Records with modeling code
↓↓↓

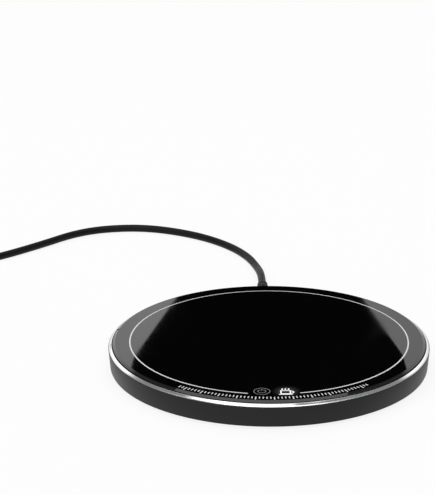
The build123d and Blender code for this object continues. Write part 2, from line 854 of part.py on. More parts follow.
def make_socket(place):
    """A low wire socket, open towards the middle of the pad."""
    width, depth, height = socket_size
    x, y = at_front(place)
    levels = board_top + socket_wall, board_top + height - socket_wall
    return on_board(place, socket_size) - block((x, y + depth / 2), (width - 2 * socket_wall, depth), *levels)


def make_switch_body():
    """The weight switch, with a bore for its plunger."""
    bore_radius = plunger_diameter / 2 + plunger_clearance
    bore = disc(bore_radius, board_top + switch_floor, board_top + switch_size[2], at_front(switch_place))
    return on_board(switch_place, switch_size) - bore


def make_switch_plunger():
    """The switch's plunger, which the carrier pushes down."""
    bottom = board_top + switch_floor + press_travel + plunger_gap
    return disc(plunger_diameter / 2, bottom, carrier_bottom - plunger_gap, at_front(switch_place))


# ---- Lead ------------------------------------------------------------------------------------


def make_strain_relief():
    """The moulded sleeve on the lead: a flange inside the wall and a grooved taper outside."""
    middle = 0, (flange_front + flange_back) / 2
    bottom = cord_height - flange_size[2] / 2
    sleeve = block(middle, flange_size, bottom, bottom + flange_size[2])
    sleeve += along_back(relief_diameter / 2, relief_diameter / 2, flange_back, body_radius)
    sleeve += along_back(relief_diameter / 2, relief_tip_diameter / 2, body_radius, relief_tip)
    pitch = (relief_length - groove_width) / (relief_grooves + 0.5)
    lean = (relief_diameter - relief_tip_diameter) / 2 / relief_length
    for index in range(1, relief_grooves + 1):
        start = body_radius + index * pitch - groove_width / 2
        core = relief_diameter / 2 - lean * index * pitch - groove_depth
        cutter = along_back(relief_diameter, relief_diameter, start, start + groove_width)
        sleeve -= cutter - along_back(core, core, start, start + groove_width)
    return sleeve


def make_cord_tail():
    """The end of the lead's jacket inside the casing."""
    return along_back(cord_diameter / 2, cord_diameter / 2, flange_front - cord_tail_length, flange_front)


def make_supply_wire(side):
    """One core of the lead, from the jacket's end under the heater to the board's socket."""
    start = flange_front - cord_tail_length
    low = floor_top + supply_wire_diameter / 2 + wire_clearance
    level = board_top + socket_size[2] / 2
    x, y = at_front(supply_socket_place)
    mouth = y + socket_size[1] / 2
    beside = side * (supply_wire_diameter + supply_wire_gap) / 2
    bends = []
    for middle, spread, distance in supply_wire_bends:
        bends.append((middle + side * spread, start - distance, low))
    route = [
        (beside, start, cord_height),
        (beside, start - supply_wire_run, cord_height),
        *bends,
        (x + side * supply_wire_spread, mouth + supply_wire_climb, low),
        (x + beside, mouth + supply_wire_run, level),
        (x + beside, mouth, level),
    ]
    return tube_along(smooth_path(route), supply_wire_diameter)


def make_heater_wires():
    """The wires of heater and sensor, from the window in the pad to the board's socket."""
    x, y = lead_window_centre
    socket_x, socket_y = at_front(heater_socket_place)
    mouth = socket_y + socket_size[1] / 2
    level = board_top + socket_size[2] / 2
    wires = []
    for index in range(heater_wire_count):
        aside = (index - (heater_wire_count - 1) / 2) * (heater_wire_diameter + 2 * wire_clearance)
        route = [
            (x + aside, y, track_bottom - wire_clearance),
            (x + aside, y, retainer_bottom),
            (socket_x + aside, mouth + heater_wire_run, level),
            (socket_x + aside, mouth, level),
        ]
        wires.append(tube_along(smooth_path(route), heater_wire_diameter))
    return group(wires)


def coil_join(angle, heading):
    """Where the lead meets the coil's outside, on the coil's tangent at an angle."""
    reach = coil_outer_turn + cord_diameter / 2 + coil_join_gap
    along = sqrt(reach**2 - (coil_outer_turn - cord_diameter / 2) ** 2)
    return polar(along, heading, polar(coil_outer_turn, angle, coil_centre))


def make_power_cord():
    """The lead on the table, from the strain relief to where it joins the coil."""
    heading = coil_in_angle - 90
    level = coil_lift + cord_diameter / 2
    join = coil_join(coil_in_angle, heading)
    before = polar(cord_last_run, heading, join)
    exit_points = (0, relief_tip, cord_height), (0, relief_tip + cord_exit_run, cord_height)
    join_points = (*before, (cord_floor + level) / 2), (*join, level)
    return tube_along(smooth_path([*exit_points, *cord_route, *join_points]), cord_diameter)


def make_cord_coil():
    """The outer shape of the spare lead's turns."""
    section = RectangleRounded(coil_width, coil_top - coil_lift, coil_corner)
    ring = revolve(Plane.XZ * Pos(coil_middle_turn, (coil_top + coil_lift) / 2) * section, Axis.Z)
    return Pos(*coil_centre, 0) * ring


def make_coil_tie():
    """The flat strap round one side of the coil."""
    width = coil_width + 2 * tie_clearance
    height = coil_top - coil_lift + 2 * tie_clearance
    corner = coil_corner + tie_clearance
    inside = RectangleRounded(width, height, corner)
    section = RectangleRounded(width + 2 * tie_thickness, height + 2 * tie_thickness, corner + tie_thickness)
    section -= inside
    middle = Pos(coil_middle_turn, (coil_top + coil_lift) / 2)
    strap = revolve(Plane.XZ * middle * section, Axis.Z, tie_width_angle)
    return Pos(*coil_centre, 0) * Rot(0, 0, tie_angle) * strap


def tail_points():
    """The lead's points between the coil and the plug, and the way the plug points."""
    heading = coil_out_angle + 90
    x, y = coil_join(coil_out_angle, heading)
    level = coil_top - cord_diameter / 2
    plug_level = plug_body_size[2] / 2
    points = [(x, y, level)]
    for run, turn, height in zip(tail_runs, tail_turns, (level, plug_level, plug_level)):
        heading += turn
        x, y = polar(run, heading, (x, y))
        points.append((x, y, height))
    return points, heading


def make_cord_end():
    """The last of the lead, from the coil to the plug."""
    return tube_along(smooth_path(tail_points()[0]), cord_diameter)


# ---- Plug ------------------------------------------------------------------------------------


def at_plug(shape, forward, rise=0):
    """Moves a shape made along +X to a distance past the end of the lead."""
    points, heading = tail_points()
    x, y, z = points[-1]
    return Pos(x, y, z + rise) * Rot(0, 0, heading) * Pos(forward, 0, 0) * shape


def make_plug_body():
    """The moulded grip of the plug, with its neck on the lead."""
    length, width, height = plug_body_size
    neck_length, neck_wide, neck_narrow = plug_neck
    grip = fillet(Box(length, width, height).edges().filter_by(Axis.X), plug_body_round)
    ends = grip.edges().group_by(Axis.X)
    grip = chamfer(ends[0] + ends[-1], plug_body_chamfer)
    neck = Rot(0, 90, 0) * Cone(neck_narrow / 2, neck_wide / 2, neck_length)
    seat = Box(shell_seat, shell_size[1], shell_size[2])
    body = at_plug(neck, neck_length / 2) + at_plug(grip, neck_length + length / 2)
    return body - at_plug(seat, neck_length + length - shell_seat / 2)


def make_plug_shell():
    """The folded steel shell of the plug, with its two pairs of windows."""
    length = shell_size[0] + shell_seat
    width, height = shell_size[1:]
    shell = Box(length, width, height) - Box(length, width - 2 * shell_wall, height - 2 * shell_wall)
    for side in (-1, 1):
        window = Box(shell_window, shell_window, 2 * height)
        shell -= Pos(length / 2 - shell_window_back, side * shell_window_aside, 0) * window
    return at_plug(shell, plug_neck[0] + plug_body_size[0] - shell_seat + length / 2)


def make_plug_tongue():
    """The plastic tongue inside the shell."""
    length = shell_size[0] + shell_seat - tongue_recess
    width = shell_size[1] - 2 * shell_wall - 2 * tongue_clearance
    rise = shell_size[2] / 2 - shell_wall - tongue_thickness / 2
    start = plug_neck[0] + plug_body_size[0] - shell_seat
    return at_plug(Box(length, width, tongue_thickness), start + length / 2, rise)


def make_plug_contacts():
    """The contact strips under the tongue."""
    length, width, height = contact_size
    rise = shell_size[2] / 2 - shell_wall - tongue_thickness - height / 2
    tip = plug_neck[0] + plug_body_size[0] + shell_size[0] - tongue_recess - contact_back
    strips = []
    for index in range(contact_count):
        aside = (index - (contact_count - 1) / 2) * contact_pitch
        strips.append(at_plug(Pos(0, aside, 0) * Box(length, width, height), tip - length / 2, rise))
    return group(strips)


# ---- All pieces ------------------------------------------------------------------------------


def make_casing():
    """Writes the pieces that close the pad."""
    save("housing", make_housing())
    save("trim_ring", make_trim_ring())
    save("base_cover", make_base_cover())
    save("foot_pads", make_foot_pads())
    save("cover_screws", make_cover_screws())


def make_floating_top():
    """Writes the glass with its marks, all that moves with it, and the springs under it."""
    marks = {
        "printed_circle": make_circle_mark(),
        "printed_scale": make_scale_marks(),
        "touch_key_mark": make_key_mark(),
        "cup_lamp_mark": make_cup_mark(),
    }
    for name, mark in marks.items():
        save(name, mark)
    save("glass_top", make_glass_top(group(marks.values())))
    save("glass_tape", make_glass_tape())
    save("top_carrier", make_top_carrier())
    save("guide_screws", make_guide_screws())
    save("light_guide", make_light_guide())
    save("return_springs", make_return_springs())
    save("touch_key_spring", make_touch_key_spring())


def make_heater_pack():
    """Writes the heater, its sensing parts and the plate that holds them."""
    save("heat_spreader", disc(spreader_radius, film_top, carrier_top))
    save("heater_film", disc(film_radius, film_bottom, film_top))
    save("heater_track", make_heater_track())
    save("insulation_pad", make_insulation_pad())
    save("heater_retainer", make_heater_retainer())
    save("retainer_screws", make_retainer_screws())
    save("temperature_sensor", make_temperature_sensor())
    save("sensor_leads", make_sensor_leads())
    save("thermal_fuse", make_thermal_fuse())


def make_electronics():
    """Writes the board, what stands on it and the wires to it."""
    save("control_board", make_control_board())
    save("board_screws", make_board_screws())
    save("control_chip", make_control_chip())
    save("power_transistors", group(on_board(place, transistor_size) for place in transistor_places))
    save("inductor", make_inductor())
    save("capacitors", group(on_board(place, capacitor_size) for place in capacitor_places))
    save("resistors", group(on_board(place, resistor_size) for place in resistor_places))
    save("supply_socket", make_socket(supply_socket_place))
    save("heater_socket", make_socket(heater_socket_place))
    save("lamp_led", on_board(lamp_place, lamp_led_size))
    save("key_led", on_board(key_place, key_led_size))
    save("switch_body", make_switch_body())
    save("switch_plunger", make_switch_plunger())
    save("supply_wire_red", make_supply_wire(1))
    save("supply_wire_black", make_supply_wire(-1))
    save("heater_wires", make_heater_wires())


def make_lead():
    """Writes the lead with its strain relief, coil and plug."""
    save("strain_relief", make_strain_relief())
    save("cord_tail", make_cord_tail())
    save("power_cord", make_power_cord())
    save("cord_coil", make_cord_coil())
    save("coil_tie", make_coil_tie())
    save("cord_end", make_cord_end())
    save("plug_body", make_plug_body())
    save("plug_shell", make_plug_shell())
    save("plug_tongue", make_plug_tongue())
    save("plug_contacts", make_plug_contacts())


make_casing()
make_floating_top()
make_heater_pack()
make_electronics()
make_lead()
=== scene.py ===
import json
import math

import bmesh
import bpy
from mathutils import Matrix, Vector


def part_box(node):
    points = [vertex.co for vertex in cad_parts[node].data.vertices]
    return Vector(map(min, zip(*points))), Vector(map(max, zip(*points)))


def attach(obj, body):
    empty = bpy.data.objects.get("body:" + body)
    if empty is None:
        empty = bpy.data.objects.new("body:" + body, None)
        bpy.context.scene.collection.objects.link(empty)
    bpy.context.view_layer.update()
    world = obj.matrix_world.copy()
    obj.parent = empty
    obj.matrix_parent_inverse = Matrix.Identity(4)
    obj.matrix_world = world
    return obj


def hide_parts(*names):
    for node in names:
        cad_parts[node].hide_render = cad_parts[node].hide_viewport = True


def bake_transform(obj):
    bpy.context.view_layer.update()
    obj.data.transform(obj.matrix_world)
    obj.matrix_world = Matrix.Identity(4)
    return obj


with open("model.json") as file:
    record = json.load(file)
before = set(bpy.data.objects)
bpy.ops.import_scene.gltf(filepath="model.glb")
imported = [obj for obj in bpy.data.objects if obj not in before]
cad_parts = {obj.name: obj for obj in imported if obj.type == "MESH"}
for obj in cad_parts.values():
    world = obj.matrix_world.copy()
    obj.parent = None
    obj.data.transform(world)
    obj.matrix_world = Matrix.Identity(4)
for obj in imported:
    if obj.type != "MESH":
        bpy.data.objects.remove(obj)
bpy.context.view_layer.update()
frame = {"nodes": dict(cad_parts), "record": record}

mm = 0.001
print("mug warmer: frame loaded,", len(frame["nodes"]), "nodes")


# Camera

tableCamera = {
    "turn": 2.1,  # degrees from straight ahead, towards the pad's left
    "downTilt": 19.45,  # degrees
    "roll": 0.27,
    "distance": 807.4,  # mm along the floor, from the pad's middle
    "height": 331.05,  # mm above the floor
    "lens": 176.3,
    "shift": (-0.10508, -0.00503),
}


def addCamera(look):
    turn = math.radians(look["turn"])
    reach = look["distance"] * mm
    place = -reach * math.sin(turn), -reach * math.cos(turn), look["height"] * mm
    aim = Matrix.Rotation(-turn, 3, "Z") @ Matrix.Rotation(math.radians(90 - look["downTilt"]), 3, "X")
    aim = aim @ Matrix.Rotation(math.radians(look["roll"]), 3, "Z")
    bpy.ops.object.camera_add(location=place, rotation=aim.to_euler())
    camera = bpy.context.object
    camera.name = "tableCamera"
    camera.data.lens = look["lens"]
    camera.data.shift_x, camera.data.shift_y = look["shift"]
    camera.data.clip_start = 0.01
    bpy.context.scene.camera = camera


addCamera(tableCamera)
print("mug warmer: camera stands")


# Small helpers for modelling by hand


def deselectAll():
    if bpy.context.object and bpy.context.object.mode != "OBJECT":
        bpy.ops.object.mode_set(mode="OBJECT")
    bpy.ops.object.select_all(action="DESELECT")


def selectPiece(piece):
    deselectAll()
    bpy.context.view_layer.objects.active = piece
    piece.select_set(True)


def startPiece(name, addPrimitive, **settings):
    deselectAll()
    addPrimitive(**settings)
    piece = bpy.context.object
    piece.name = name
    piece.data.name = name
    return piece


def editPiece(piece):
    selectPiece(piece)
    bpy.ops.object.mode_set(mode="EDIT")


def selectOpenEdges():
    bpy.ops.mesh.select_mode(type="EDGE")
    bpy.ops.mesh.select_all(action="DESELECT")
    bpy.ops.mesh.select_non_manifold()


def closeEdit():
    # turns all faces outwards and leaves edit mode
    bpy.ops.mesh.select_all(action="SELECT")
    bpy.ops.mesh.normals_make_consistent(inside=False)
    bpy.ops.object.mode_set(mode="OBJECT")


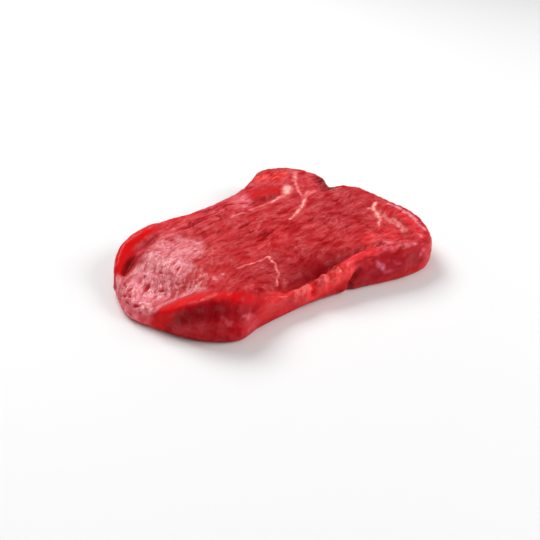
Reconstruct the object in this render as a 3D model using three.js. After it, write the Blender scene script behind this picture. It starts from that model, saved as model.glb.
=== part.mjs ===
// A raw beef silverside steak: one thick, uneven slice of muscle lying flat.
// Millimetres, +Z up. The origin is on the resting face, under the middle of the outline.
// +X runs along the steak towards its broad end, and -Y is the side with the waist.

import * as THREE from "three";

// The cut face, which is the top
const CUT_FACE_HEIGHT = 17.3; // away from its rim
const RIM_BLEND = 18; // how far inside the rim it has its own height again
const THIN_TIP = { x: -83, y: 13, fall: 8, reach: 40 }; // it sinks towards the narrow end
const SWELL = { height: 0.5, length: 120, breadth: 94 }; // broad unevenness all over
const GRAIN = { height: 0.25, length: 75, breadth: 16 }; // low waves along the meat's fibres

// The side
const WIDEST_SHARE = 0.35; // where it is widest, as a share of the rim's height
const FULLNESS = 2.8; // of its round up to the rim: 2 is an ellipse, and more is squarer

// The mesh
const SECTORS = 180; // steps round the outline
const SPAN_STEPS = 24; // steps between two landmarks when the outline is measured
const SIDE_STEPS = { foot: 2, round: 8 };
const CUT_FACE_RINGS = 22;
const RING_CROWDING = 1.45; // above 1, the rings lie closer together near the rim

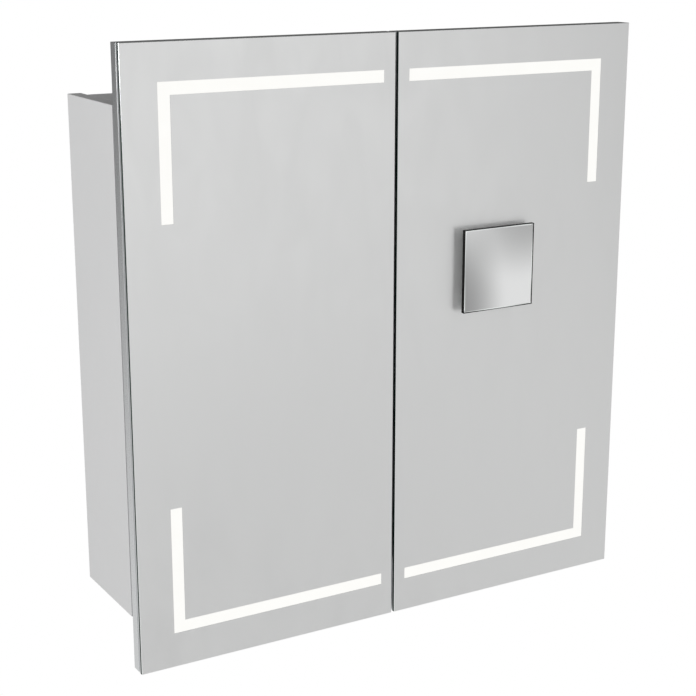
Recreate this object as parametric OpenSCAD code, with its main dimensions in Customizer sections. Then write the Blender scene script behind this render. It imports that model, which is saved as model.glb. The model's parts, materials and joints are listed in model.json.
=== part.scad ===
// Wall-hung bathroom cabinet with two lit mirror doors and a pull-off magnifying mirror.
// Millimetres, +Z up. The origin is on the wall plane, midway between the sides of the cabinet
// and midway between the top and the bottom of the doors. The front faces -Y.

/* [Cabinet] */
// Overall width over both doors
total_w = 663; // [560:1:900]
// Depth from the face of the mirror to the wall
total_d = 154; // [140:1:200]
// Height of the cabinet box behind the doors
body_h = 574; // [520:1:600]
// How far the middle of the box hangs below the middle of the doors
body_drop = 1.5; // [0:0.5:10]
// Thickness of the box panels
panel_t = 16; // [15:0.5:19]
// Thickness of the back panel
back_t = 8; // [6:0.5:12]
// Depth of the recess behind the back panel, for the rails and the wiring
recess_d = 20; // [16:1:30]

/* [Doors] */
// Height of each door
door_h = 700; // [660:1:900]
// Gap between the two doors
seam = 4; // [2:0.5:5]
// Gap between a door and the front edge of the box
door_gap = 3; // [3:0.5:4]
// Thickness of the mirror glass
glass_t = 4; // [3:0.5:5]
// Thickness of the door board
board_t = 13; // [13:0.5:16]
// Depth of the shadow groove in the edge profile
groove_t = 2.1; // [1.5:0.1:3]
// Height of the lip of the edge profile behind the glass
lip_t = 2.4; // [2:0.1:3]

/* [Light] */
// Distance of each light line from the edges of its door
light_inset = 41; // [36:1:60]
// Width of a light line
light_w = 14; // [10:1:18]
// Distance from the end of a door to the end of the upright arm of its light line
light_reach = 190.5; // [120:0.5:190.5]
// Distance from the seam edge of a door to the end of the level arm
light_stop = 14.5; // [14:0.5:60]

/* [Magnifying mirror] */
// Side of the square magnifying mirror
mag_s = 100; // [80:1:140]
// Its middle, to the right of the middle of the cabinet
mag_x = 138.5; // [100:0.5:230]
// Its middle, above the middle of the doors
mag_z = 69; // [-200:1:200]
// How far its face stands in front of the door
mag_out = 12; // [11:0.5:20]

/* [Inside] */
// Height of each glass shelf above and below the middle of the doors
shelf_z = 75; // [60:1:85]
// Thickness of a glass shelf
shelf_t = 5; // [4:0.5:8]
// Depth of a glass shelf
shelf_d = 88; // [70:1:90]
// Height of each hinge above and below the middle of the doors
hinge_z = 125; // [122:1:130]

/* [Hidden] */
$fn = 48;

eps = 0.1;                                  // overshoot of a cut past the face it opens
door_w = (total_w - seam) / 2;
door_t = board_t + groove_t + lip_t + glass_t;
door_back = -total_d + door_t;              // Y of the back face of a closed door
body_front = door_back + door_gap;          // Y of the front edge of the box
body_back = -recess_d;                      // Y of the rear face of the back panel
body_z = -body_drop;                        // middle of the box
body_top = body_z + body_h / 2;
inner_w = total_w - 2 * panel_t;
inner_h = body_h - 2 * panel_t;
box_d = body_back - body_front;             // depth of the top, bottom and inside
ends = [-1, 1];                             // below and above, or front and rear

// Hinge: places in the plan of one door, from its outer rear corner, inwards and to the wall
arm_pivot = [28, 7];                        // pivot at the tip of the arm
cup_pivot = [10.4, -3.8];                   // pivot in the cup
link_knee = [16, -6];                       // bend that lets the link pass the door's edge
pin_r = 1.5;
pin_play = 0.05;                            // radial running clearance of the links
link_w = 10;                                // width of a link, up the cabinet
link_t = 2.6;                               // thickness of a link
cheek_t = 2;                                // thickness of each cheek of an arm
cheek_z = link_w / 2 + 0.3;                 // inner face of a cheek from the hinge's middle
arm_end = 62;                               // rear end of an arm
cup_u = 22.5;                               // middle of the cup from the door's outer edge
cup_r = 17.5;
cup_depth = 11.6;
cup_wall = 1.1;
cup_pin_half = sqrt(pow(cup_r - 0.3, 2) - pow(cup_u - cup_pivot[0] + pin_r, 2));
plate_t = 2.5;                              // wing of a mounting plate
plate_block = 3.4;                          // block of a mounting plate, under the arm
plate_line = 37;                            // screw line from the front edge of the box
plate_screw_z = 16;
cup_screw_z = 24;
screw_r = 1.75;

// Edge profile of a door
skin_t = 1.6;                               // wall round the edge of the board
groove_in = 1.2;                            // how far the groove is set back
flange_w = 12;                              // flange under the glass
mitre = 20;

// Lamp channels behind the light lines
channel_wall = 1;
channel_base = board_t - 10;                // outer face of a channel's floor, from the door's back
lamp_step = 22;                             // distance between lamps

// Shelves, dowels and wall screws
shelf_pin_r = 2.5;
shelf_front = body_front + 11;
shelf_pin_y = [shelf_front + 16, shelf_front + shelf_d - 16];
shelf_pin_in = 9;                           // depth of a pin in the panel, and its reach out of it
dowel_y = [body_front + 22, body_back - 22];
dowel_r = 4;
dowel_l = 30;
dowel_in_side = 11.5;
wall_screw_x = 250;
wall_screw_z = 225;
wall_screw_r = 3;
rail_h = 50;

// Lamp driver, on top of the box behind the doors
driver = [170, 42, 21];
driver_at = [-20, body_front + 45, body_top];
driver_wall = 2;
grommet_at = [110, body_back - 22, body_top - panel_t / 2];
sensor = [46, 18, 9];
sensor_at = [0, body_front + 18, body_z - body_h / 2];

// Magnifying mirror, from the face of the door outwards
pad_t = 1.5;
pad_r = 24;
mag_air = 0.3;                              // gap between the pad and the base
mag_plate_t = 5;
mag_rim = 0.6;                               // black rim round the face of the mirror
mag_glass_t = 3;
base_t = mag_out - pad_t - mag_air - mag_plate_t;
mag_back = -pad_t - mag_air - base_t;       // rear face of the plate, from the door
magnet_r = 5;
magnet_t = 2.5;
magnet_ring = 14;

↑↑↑

◆ TASK PROMPT
Return nothing but the lines from the first line of the listing through the line with "return on_board(place, socket_size)", please, keeping every one of them unchanged.

◆ WORKED SOLUTION
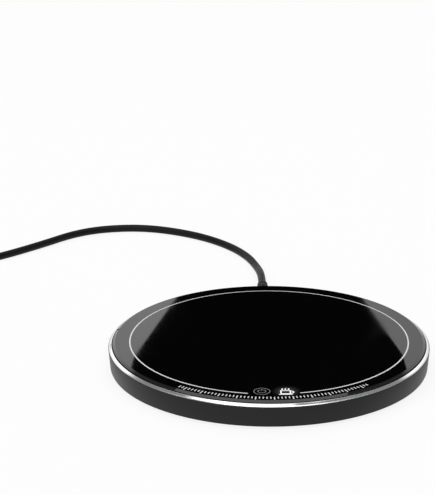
The build123d and Blender code for this object continues. Write part 2, from line 854 of part.py on. More parts follow.
def make_socket(place):
    """A low wire socket, open towards the middle of the pad."""
    width, depth, height = socket_size
    x, y = at_front(place)
    levels = board_top + socket_wall, board_top + height - socket_wall
    return on_board(place, socket_size) - block((x, y + depth / 2), (width - 2 * socket_wall, depth), *levels)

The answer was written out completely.